**JOB:** Quote each record exactly, please, leaving none out.
▼▼▼
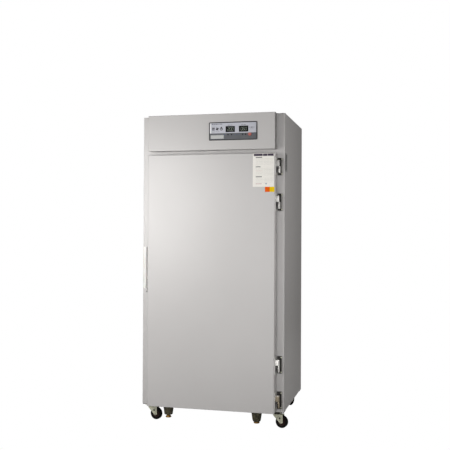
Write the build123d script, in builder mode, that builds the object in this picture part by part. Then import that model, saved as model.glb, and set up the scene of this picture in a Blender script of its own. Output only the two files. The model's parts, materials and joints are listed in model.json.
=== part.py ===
"""Dry heat sterilizer: a free-standing double-walled cabinet on swivel casters.

The frame is +Z up. The origin is on the floor, at the centre of the outline in plan.
The door is at the front, towards -Y, and hangs on the right, at +X. Millimetres.
"""
from build123d import *
import os
from math import cos, radians, sin

os.makedirs("parts", exist_ok=True)

# ---- cabinet ----
CABINET_WIDTH = 900.0
CABINET_DEPTH = 700.0
CABINET_HEIGHT = 1800.0
SHEET = 1.5
FLANGE = 18.0
SLIP = 0.2  # gap left between pieces that slide together when assembled
PAST = 1.0  # how far a cut, or the root of a joined bar, runs past a face
BASE_HEIGHT = 40.0
BASE_WALL = 3.0
CROSS_SPACING = 300.0
GUSSET_SIZE = 90.0
GUSSET_THICKNESS = 5.0
DECK_LIP = 15.0

# ---- chamber, set by the walls round it ----
SIDE_WALL = 105.0  # from the casing's outside to the chamber
REAR_WALL = 80.0
FLOOR_WALL = 100.0
ROOF_WALL = 100.0  # from the chamber's roof to the machine room's floor
LINER_FLANGE = 15.0
MACHINE_ROOM = 220.0  # height of the compartment over the chamber

# ---- door ----
DOOR_MARGIN = 50.0  # front frame left bare at each side of the door
DOOR_PROUD = 60.0
DOOR_CORNER = 4.0
GASKET_THICKNESS = 8.0
GASKET_WIDTH = 20.0
GASKET_INSET = 10.0  # from the chamber's mouth to the seal
SEAL_GAP = 0.3
PLUG_DEPTH = 20.0
PLUG_CLEARANCE = 10.0
CARD_WIDTH = 130.0
CARD_HEIGHT = 200.0
CARD_MARGIN = 3.0
CARD_THICKNESS = 1.0

# ---- hinges ----
HINGE_HEIGHT = 104.0
HINGES_UP = (72.0, 285.0)  # centres above the door's lower edge
HINGES_DOWN = (293.0, 79.0)  # centres below the door's upper edge
HINGE_LEAF = 4.0
HINGE_OFFSET = 21.0  # pin axis beyond the door's edge
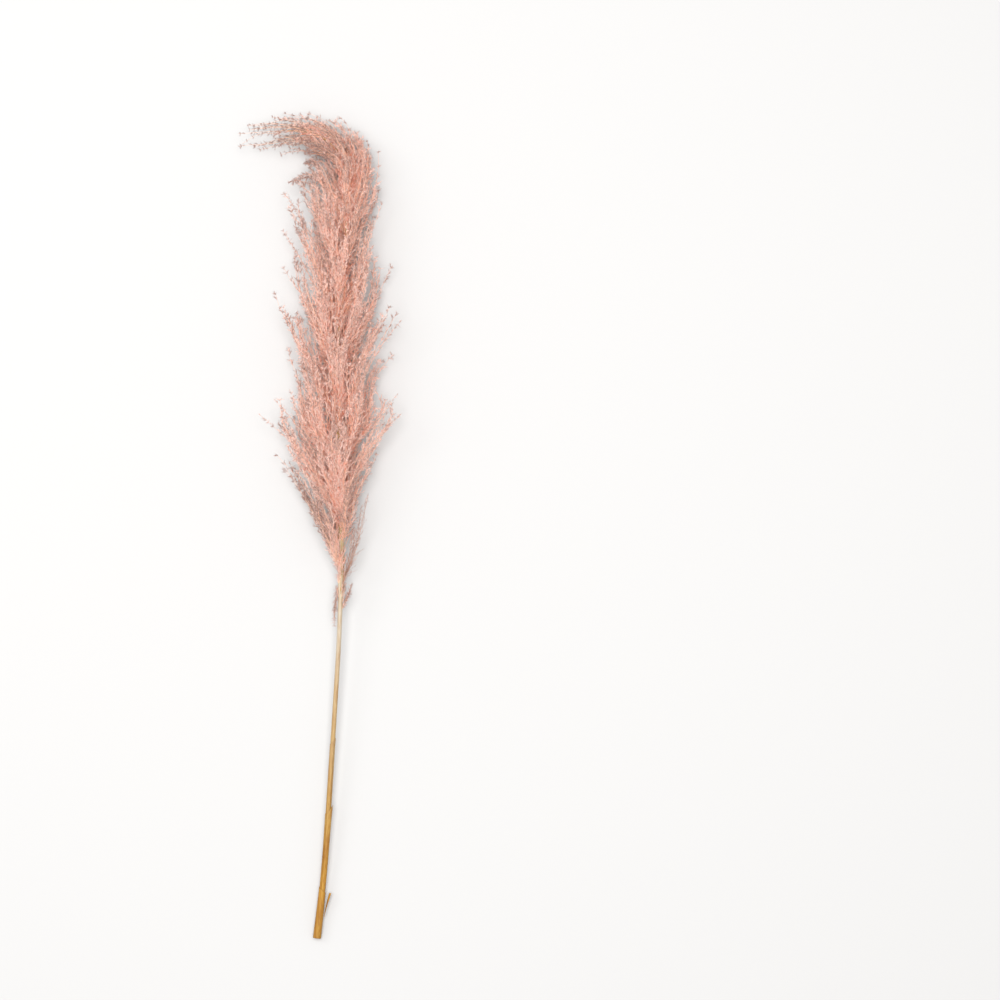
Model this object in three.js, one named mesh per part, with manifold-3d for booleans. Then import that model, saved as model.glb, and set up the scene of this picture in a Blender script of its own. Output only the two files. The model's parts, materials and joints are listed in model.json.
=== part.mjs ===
// A cut and dried stem of pampas grass, lying on a flat surface. Millimetres, +Z up.
//
// The stem runs along +Y from its cut end to its plume, and the plume's tip hooks over towards -X.
// Pieces, from the cut end: the culm, which is one stalk from the cut to the tip of the rachis; three
// leaf sheaths around it, one inside another, and a torn sliver of the outermost; three loose wisps at
// the neck; and the plume's branches, each a plain tuft here, set in tiers round the rachis like the
// scales of a cone.
//
// Everything is placed by three numbers: how far along the axis (s), how far to the right of it and
// how far above it. at() turns them into a point, so no piece needs a place of its own.
import * as THREE from "three";
import { mergeVertices } from "three/addons/utils/BufferGeometryUtils.js";
import Module from "manifold-3d";

// ---- Driving dimensions ----
const FIT_GAP = 0.2; // clearance between pieces that touch in life

// The axis: four stretches, one after the other
const STALK_LENGTH = 448; // cut end to the first branch
const PLUME_RUN = 474; // first branch to the hook
const HOOK_LENGTH = 150; // along the hook
const TAIL_LENGTH = 38; // from the hook to the last hair
const RACHIS_SHORT = 52; // the rachis stops this far before the last hair
const HOOK_TURN = 100; // degrees that the hook turns towards -X

// The culm
const CULM_RADIUS = 2.9;
const CULM_SIDES = 12;
const RACHIS_RADIUS = 2.6; // at the first branch
const RACHIS_TIP_RADIUS = 0.8;
const COLLAR_SWELL = 0.7; // the ridge that carries the first branches
const COLLAR_HALF_LENGTH = 9;

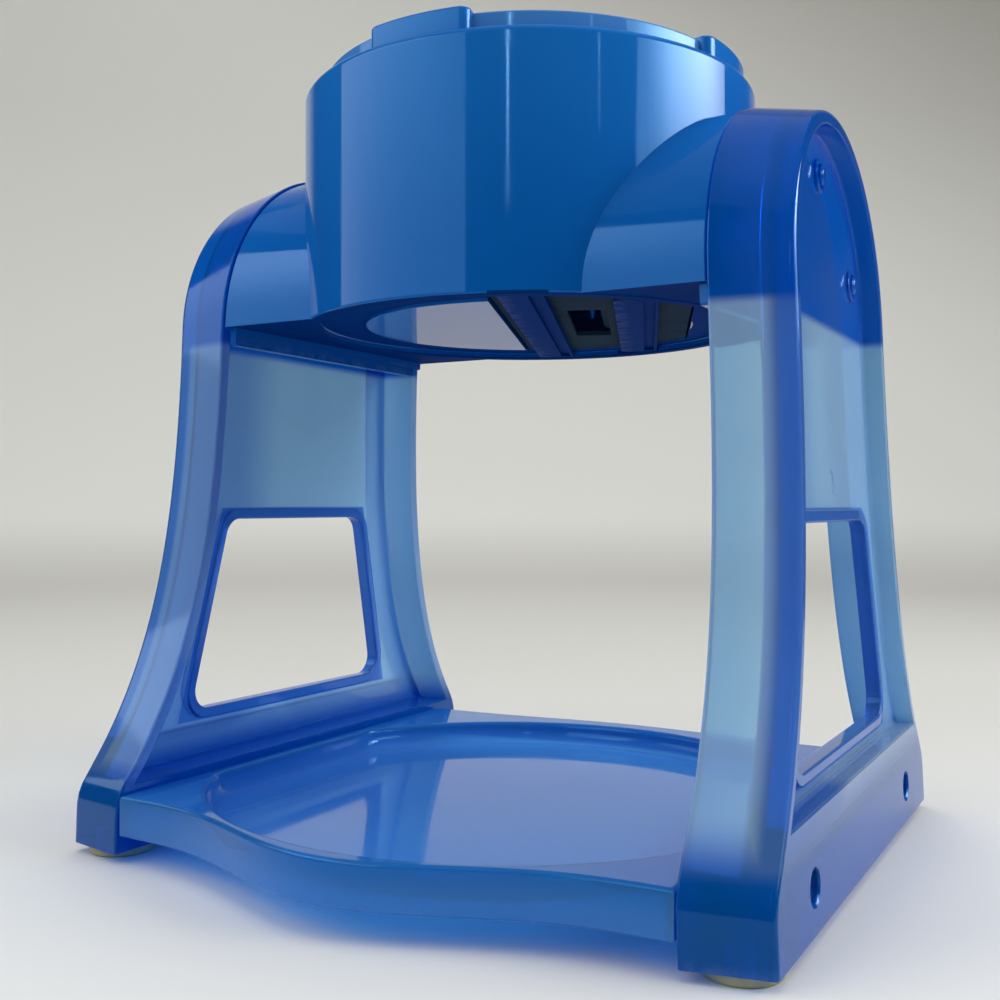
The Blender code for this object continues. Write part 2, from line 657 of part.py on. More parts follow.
▲▲▲
**EXERCISE OUTPUT:**
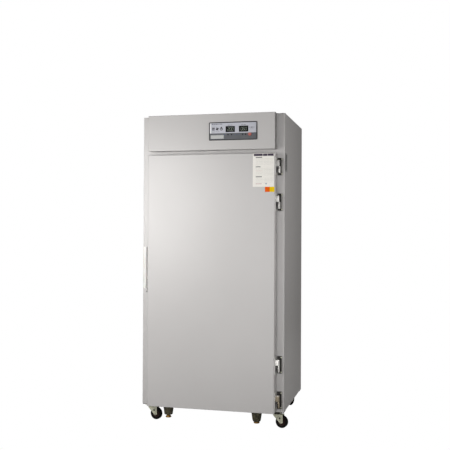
Write the build123d script, in builder mode, that builds the object in this picture part by part. Then import that model, saved as model.glb, and set up the scene of this picture in a Blender script of its own. Output only the two files. The model's parts, materials and joints are listed in model.json.
=== part.py ===
"""Dry heat sterilizer: a free-standing double-walled cabinet on swivel casters.

The frame is +Z up. The origin is on the floor, at the centre of the outline in plan.
The door is at the front, towards -Y, and hangs on the right, at +X. Millimetres.
"""
from build123d import *
import os
from math import cos, radians, sin

os.makedirs("parts", exist_ok=True)

# ---- cabinet ----
CABINET_WIDTH = 900.0
CABINET_DEPTH = 700.0
CABINET_HEIGHT = 1800.0
SHEET = 1.5
FLANGE = 18.0
SLIP = 0.2  # gap left between pieces that slide together when assembled
PAST = 1.0  # how far a cut, or the root of a joined bar, runs past a face
BASE_HEIGHT = 40.0
BASE_WALL = 3.0
CROSS_SPACING = 300.0
GUSSET_SIZE = 90.0
GUSSET_THICKNESS = 5.0
DECK_LIP = 15.0

# ---- chamber, set by the walls round it ----
SIDE_WALL = 105.0  # from the casing's outside to the chamber
REAR_WALL = 80.0
FLOOR_WALL = 100.0
ROOF_WALL = 100.0  # from the chamber's roof to the machine room's floor
LINER_FLANGE = 15.0
MACHINE_ROOM = 220.0  # height of the compartment over the chamber

# ---- door ----
DOOR_MARGIN = 50.0  # front frame left bare at each side of the door
DOOR_PROUD = 60.0
DOOR_CORNER = 4.0
GASKET_THICKNESS = 8.0
GASKET_WIDTH = 20.0
GASKET_INSET = 10.0  # from the chamber's mouth to the seal
SEAL_GAP = 0.3
PLUG_DEPTH = 20.0
PLUG_CLEARANCE = 10.0
CARD_WIDTH = 130.0
CARD_HEIGHT = 200.0
CARD_MARGIN = 3.0
CARD_THICKNESS = 1.0

# ---- hinges ----
HINGE_HEIGHT = 104.0
HINGES_UP = (72.0, 285.0)  # centres above the door's lower edge
HINGES_DOWN = (293.0, 79.0)  # centres below the door's upper edge
HINGE_LEAF = 4.0
HINGE_OFFSET = 21.0  # pin axis beyond the door's edge
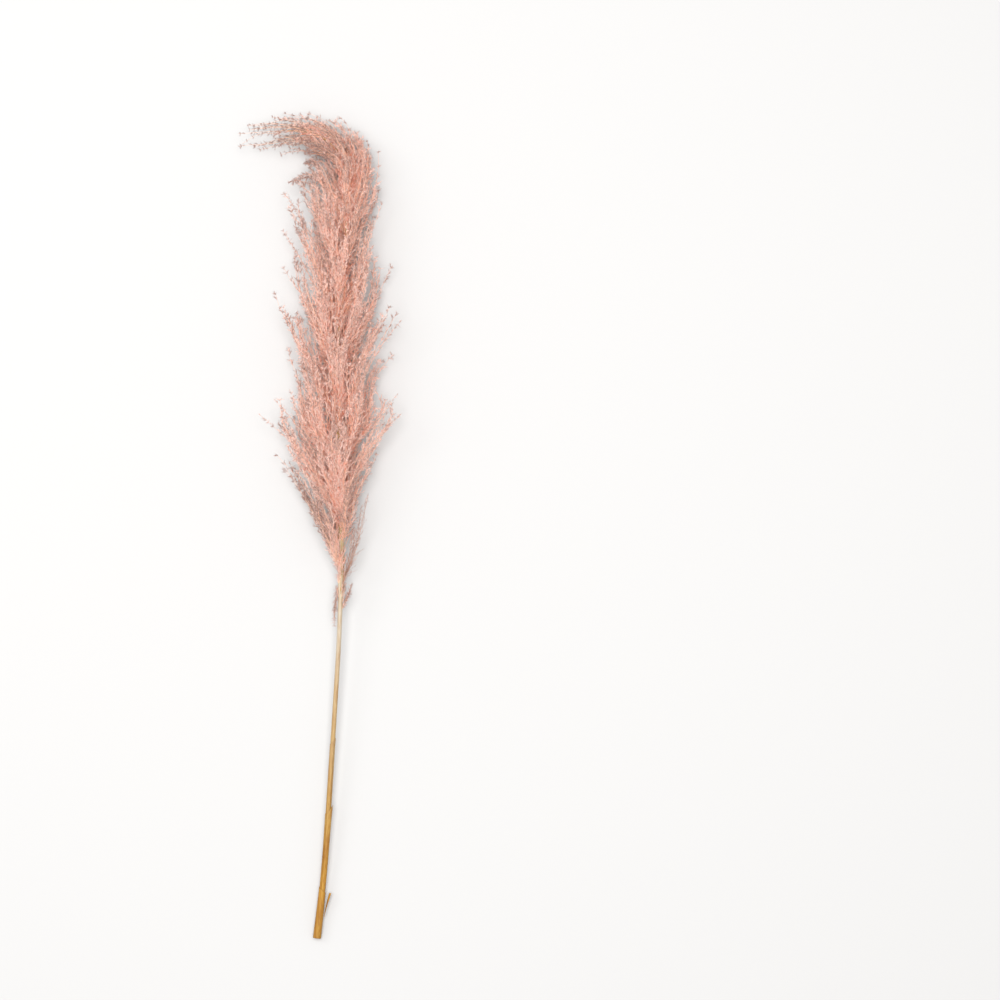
Model this object in three.js, one named mesh per part, with manifold-3d for booleans. Then import that model, saved as model.glb, and set up the scene of this picture in a Blender script of its own. Output only the two files. The model's parts, materials and joints are listed in model.json.
=== part.mjs ===
// A cut and dried stem of pampas grass, lying on a flat surface. Millimetres, +Z up.
//
// The stem runs along +Y from its cut end to its plume, and the plume's tip hooks over towards -X.
// Pieces, from the cut end: the culm, which is one stalk from the cut to the tip of the rachis; three
// leaf sheaths around it, one inside another, and a torn sliver of the outermost; three loose wisps at
// the neck; and the plume's branches, each a plain tuft here, set in tiers round the rachis like the
// scales of a cone.
//
// Everything is placed by three numbers: how far along the axis (s), how far to the right of it and
// how far above it. at() turns them into a point, so no piece needs a place of its own.
import * as THREE from "three";
import { mergeVertices } from "three/addons/utils/BufferGeometryUtils.js";
import Module from "manifold-3d";

// ---- Driving dimensions ----
const FIT_GAP = 0.2; // clearance between pieces that touch in life

// The axis: four stretches, one after the other
const STALK_LENGTH = 448; // cut end to the first branch
const PLUME_RUN = 474; // first branch to the hook
const HOOK_LENGTH = 150; // along the hook
const TAIL_LENGTH = 38; // from the hook to the last hair
const RACHIS_SHORT = 52; // the rachis stops this far before the last hair
const HOOK_TURN = 100; // degrees that the hook turns towards -X

// The culm
const CULM_RADIUS = 2.9;
const CULM_SIDES = 12;
const RACHIS_RADIUS = 2.6; // at the first branch
const RACHIS_TIP_RADIUS = 0.8;
const COLLAR_SWELL = 0.7; // the ridge that carries the first branches
const COLLAR_HALF_LENGTH = 9;

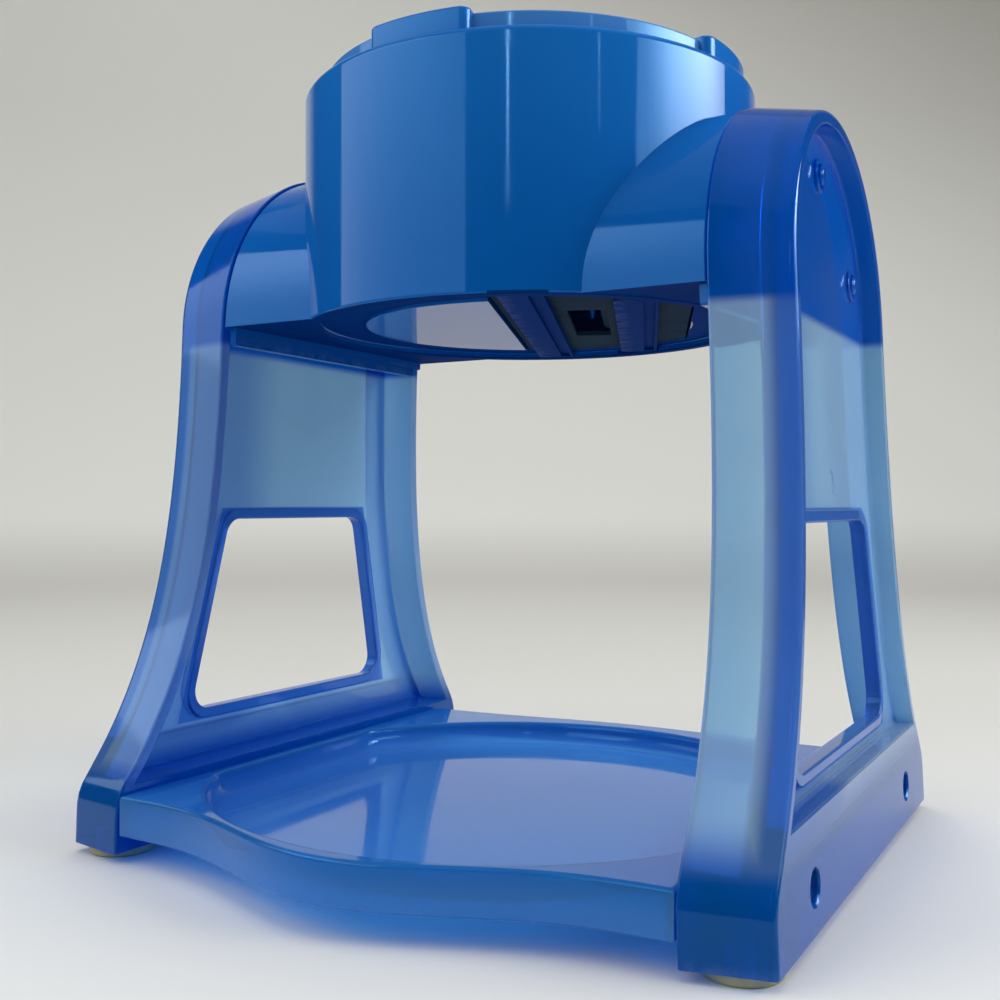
The Blender code for this object continues. Write part 2, from line 657 of part.py on. More parts follow.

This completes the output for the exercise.